** start of RECORDS TO PROCESS **
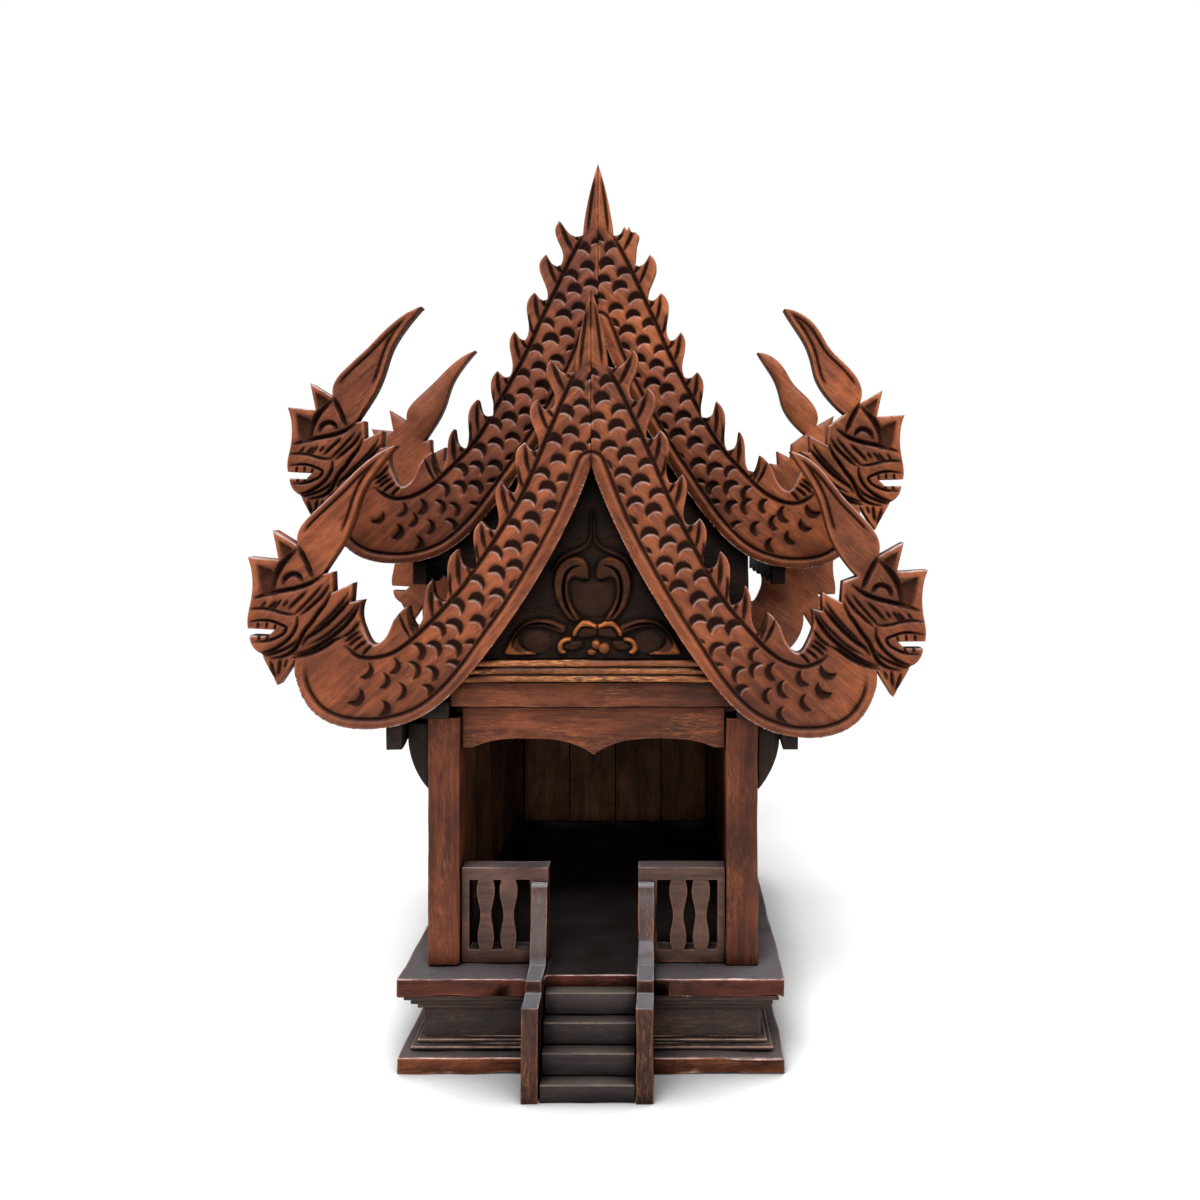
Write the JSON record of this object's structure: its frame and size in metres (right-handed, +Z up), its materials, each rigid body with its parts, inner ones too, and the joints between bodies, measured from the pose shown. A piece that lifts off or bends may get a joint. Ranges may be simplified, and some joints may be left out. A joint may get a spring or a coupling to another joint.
{
  "type": "spirit house",
  "caption": "Small carved teak spirit house on a moulded plinth with stairs, posts, balustrades and a two-tier gabled roof with naga bargeboards.",
  "frame": {"origin": "centre of the plinth's underside, on the surface it stands on", "axes": "+X to the right seen from the stairs, +Y to the back, +Z up"},
  "size_m": [0.4738, 0.362, 0.6564],
  "materials": {
    "carved_teak": "oiled, worn",
    "dark_teak": "dark stain with worn gilt",
    "roof_teak": "oiled",
    "base_teak": "dark stain, worn",
    "frame_teak": "oiled, worn"
  },
  "bodies": {
    "root": {"balustrade_left": "frame_teak", "balustrade_right": "frame_teak", "deck": "base_teak", "eave_brackets": "frame_teak", "fascias_lower": "roof_teak", "fascias_upper": "roof_teak", "front_beam": "frame_teak", "front_cornice": "frame_teak", "front_valance": "frame_teak", "naga_front_lower_left": "carved_teak", "naga_front_lower_right": "carved_teak", "naga_front_upper_left": "carved_teak", "naga_front_upper_right": "carved_teak", "naga_rear_lower_left": "carved_teak", "naga_rear_lower_right": "carved_teak", "naga_rear_upper_left": "carved_teak", "naga_rear_upper_right": "carved_teak", "pediment_front": "dark_teak", "pediment_rear": "dark_teak", "plinth_body": "base_teak", "plinth_foot": "base_teak", "post_front_left": "frame_teak", "post_front_right": "frame_teak", "post_rear_left": "frame_teak", "post_rear_right": "frame_teak", "rear_beam": "frame_teak", "rear_cornice": "frame_teak", "rear_wall": "frame_teak", "roof_lower_left": "roof_teak", "roof_lower_right": "roof_teak", "roof_upper_left": "roof_teak", "roof_upper_right": "roof_teak", "side_plates": "frame_teak", "side_wall_left": "frame_teak", "side_wall_right": "frame_teak", "stair_stringer_left": "base_teak", "stair_stringer_right": "base_teak", "stair_tread_1": "base_teak", "stair_tread_2": "base_teak", "stair_tread_3": "base_teak", "stair_tread_4": "base_teak", "step_boards": "roof_teak", "upper_gable_front": "roof_teak", "upper_gable_rear": "roof_teak"}
  },
  "joints": []
}
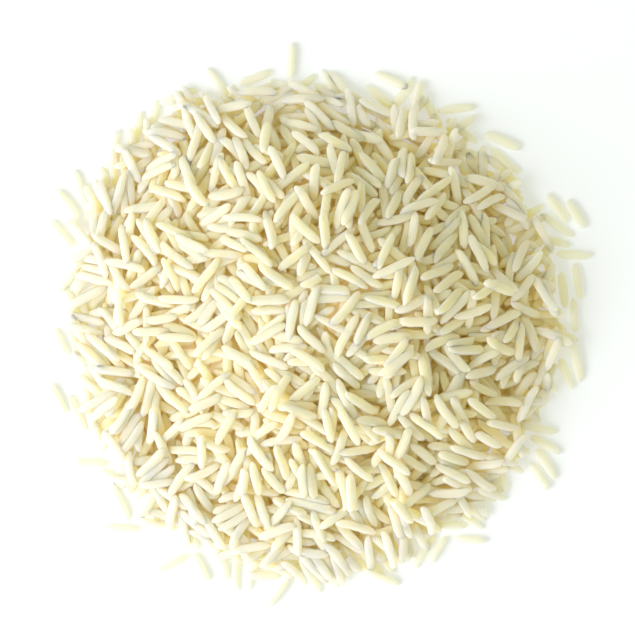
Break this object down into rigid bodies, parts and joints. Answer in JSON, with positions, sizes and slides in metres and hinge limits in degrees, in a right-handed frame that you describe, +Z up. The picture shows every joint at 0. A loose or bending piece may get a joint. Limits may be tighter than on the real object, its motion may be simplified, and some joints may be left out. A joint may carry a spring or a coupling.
{
  "type": "heap of long-grain rice",
  "caption": "Low round heap of dry white long-grain rice on a flat underside, with single grains scattered round its rim.",
  "frame": {"origin": "on the floor under the middle of the heap and its stray grains", "axes": "+Z up from the floor, towards the viewer of the picture; +X to the picture's right; +Y to the picture's top"},
  "size_m": [0.1093, 0.1139, 0.0221],
  "materials": {
    "rice": "satin, slightly translucent"
  },
  "bodies": {
    "root": {"rice_heap": "rice", "stray_grain_01": "rice", "stray_grain_02": "rice", "stray_grain_03": "rice", "stray_grain_04": "rice", "stray_grain_05": "rice", "stray_grain_06": "rice", "stray_grain_07": "rice", "stray_grain_08": "rice", "stray_grain_09": "rice", "stray_grain_10": "rice", "stray_grain_11": "rice", "stray_grain_12": "rice", "stray_grain_13": "rice", "stray_grain_14": "rice", "stray_grain_15": "rice", "stray_grain_16": "rice", "stray_grain_17": "rice", "stray_grain_18": "rice", "stray_grain_19": "rice", "stray_grain_20": "rice", "stray_grain_21": "rice", "stray_grain_22": "rice", "stray_grain_23": "rice", "stray_grain_24": "rice", "stray_grain_25": "rice"}
  },
  "joints": []
}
** end of RECORDS TO PROCESS **
- [TO BE DONE]:
Show each line of the listing that holds the string "metres".

- [RESPONSE]:
Write the JSON record of this object's structure: its frame and size in metres (right-handed, +Z up), its materials, each rigid body with its parts, inner ones too, and the joints between bodies, measured from the pose shown. A piece that lifts off or bends may get a joint. Ranges may be simplified, and some joints may be left out. A joint may get a spring or a coupling to another joint.
Break this object down into rigid bodies, parts and joints. Answer in JSON, with positions, sizes and slides in metres and hinge limits in degrees, in a right-handed frame that you describe, +Z up. The picture shows every joint at 0. A loose or bending piece may get a joint. Limits may be tighter than on the real object, its motion may be simplified, and some joints may be left out. A joint may carry a spring or a coupling.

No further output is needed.